Former Israeli Foreign Minister Tzipi Livni gives a press conference in Tel Aviv, Israel, Monday, Feb. 18, 2019. Livni, on Monday, announced her retirement from politics.
Long before “Hatikvah,” Israel’s national anthem, played openly in Abu Dhabi or Manama, long before Israeli military jets took part in training exercises with Gulf countries, and long before normalization agreements were signed at the White House, there was one Israeli leader engaging in quiet, and very secret, diplomacy with the Arab world: Tzipi Livni. In a recent interview from her Tel Aviv home with Jewish Insider’s Ruth Marks Eglash, the former Israeli lawmaker downplayed more than a decade of covert meetings and conversations with country leaders, foreign ministers and other representatives of the Emirates, Bahrain, Qatar, and even Saudi Arabia.
Game-changer: While former President Donald Trump’s son-in-law and senior advisor Jared Kushner has twice been nominated for a Nobel Peace Prize as one of the architects of the Abraham Accords, it is possible that this entire process might not have happened if not for the groundwork laid by Livni. “Truthfully, I didn’t think that Kushner could do this; it’s really a huge achievement. I mean, to have these agreements without the Palestinians, it really surprised me when I saw the news. It is a real game-changer,” Livni said during the interview at her Tel Aviv home. “[Kushner] deserves all the credit he is getting.”
Advanced signs: Livni said that she was as surprised as anyone when the White House announced the agreements in August 2020, although, she noted, there were some signs of a regional sea change. She recalled two key incidents several months before that momentous announcement, and the subsequent signing of the Accords on the White House lawn in September 2020, that made her realize attitudes were shifting. “In 2019, not long after I quit politics, I was invited to attend a conference in Bahrain,” Livni said. “It was an international conference, but the event was sponsored by Bahraini officials, and I arrived there openly with an Israeli passport…. For the first time ever, I held a public meeting with [Bahrain’s Foreign Minister Khalid bin Ahmed] Al Khalifa, and we even took a photo together,” she continued. “It felt very normal and that was something I was not used to.”
Decade of diplomacy: Livni traces her covert meetings back to the period of the Annapolis Conference more than a decade earlier. It was her Palestinian peace partner, the Palestinian Authority’s late chief negotiator Saeb Erekat, who first lobbied Arab leaders on her behalf, urging them to meet with the Israeli leader. Later, said Livni, former Norwegian peace negotiator Terje Larsen stepped in, inviting her and other regional leaders to gather under the guise of his International Peace Institute (IPI). “The meetings were not public but there were others in the room from Arab countries,” she said, describing how she soon had the phone numbers of numerous Arab ministers and their assistants and began meeting with them regularly, informally, on the sidelines of international gatherings such as the U.N. General Assembly in New York and the Munich Security Conference in Germany.
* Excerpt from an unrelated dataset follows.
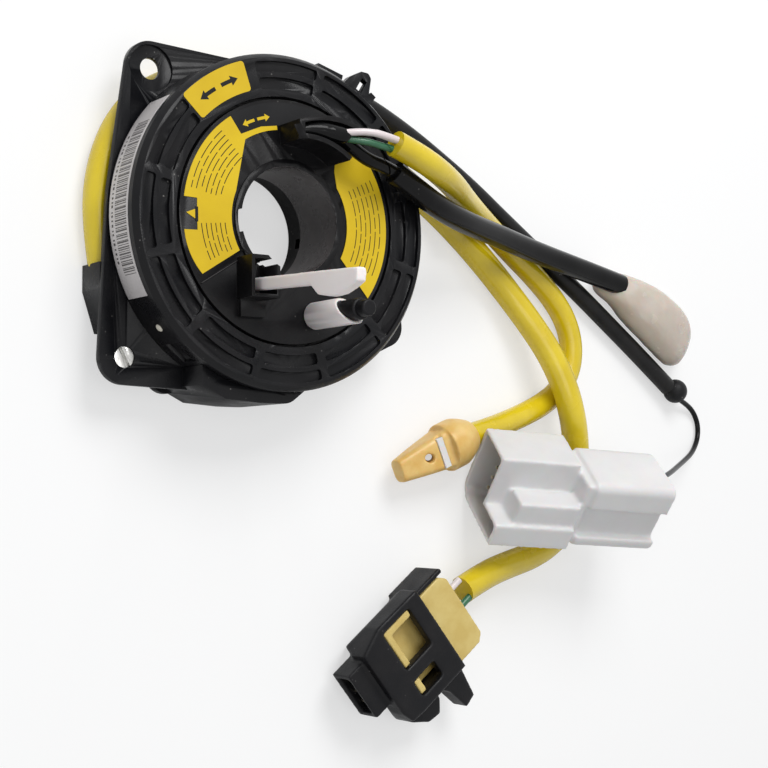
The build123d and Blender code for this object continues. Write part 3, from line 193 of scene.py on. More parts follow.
# %% Helpers for node groups
def new_group(name, inputs, outputs):
    """Empty shader group with named sockets, and its two end nodes."""
    group = bpy.data.node_groups.new(name, "ShaderNodeTree")
    for label, kind, value in inputs:
        socket = group.interface.new_socket(label, in_out="INPUT", socket_type=kind)
        if value is not None:
            socket.default_value = value
    for label, kind in outputs:
        group.interface.new_socket(label, in_out="OUTPUT", socket_type=kind)
    start = group.nodes.new("NodeGroupInput")
    end = group.nodes.new("NodeGroupOutput")
    return group, start, end


def blend_colours(tree, factor, first, second):
    """Colour mix node between two sockets; returns its result."""
    node = tree.nodes.new("ShaderNodeMix")
    node.data_type = "RGBA"
    tree.links.new(factor, node.inputs["Factor"])
    colours = [socket for socket in node.inputs if socket.type == "RGBA"]
    for source, target in zip((first, second), colours):
        if isinstance(source, tuple):
            target.default_value = (*source, 1)
        else:
            tree.links.new(source, target)
    return [socket for socket in node.outputs if socket.type == "RGBA"][0]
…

Opening the door: Among the meetings and relationships forged, Livni describes a 2008 visit to Qatar for the Doha Forum on Democracy, Development, and Free Trade. Her appearance at the conference was made public, but while in Qatar she attended a more private dinner at the home of the country’s emir, Sheikh Hamad bin Khalifa Al Thani. There she met with the foreign ministers of Oman and other Arab states, and held a heated exchange with Turkish President Recep Tayyip Erdogan. “It’s clear that this opened the door, it was the first understanding that we have mutual regional interests and there was the possibility to have a direct line, discreetly, to speak about these issues,” she continued. “There were also other lines [between the countries] but they were mostly on security. I was speaking with them on broader challenges.”